The action scenes (essentially the fourth character after the filter, the soundtrack and Theron) are pretty relentless and, if you're familiar with Wick, very much from the same drawing board. Balletic and blessed with minimal visible chopping about in the cutting room, Theron spirals through the set pieces with a brutal grace it's hard to describe on paper. As at home with a weaponised garden hose as her own fists, Broughton is a fearsome predator, stalking the streets of East Berlin. Fists are more of a feature here than guns and one particularly magnificent scene stands out as one of the best choreographed fights I've seen since The Raid. Theron is flawless and Leitch has a wonderful understanding of how to make such brutality both thrilling and realistic (within the bounds of a super-spy movie, obviously).

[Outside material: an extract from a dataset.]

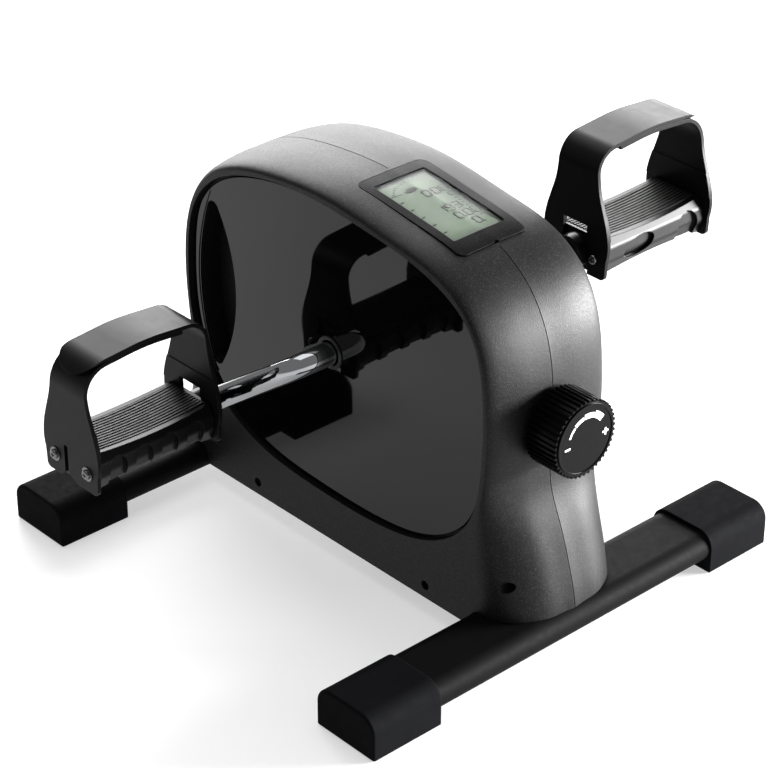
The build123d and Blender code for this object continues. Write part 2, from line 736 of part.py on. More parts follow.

The script is good enough for what it needs to do. Broughton comes across with a savage wit that is equally as sharp as any of the implements she utilises on her journey. Outside her, the characters come and go. James McAvoy seems drafted in from a different movie (possibly set in Glasgow) but his character is dangerous enough to not just be there to make Broughton look good. Boutella is decent presence, adding some much needed humanity to Broughton and Eddie Marsan plays pretty much his usual character as the way out of his depth Spyglass. It's all silly nonsense that adds up to a woefully confusing story with completely unmemorable bad guys but the sheer horrible grace and perfect pacing of the thing whizzes you over such worries.

In Brief:
Atomic Blonde is a movie that you can sit back and allow to wash over you. A bit like you would stuck in a strong current clinging to your boat ladder for dear life. The music, daft as a brush script and standout action hero all meld together in Leitch's spectacularly choreographed stunt-e-thon. Theron is absolutely magnificent both smashing bad guys faces with fridge doors and suffering the alcoholic loneliness of such a life. Superb all round. If you saw John Wick and hated it, this may not be for you.